What's happening: Midjourney accused of mass copyright theft
According to WBD’s 87-page complaint, Midjourney “brazenly dispenses Warner Bros. Discovery's intellectual property as if it were its own,” alleging that the platform was trained on unauthorized copies of copyrighted content and allows users to generate derivative works without consent.
The complaint cited multiple examples of AI-generated visuals that mimic WBD-owned characters and styles. It claims Midjourney knowingly and systematically enables infringement, especially after the company briefly blocked outputs involving WBD characters, only to lift those restrictions later and frame it as a feature upgrade.
WBD is seeking unspecified financial compensation and a permanent injunction to stop Midjourney from further using its content. The company is also asking for statutory damages of up to US$150,000 per infringed work.
Context: AI-generated content is in the legal crosshairs
This isn’t an isolated fight. The Warner Bros. lawsuit closely follows Disney and NBCUniversal’s joint complaint against Midjourney in June, which named a sprawling list of infringed characters, including Darth Vader and Baby Yoda, Ariel, Spider-Man, and Shrek.
In both cases, the plaintiffs argue that Midjourney profited from models trained on unlicensed creative work, bypassing the massive investment that studios pour into building their intellectual property. Disney and NBCU’s complaint bluntly labeled Midjourney a “copyright free-rider” and “a bottomless pit of plagiarism.”
Together, these lawsuits reflect rising legal consensus: it doesn’t matter whether infringement happens with a camera or an algorithm. Unauthorized copying is still piracy.

What marketers should know
Whether or not you're using Midjourney specifically, this legal clash has broader implications for brand marketers and creative professionals who rely on generative AI.
Here’s what to watch:
1. IP risk is now a content risk
Marketers often lean on AI tools for rapid content creation, but using them to reference pop culture or recognizable characters could now open the door to legal trouble. Even implicit resemblance might trigger scrutiny, especially for client-facing campaigns.

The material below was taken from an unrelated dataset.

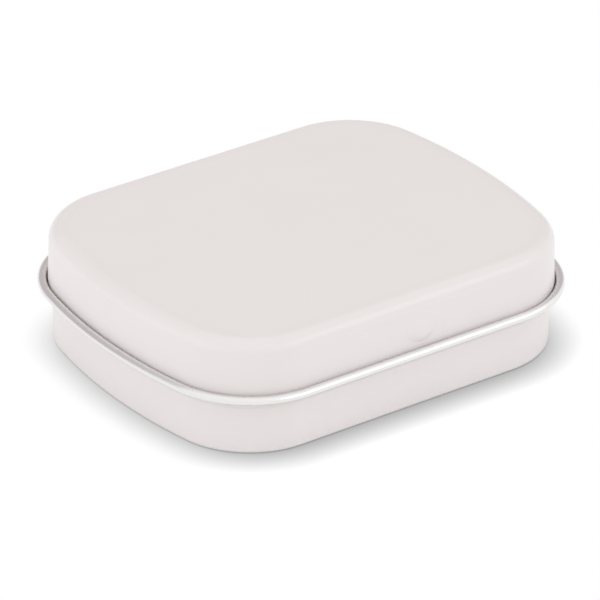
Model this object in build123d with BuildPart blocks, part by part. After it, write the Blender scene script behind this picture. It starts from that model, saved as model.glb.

Action step: Audit your use of AI-generated content, especially if you work in entertainment, media, or anything involving pop culture themes.
2. Expect AI content guardrails to tighten
Midjourney briefly blocked WBD character outputs before reversing that decision. That kind of moderation whiplash is unsustainable. As lawsuits escalate, AI platforms will likely face pressure to implement stricter content filters, and some may err on the side of over-blocking to stay safe.
Action step: Stay flexible with your content workflows. AI tools may change what they allow, or don’t, overnight.
3. Don’t assume “open” datasets are safe to use
Generative AI tools often claim they’re built on public datasets. But these lawsuits argue that even scraping web content for training models doesn’t make it fair use. This could reshape the legal boundaries for how creative assets are reused in AI pipelines.
Action step: When using AI-generated visuals or audio, ask your vendors how their models were trained. Transparency will matter more in the months ahead.
As Midjourney faces mounting lawsuits from some of the world’s biggest IP holders, marketers need to tread carefully. AI creativity is still exciting, but this legal battle underscores the risks of relying too heavily on tools that sidestep ownership boundaries.
The future of brand-safe AI content may come down to better tools, clearer licensing models, and smarter human oversight. Until then, the smart play is to assume that not all AI content is legally safe to use.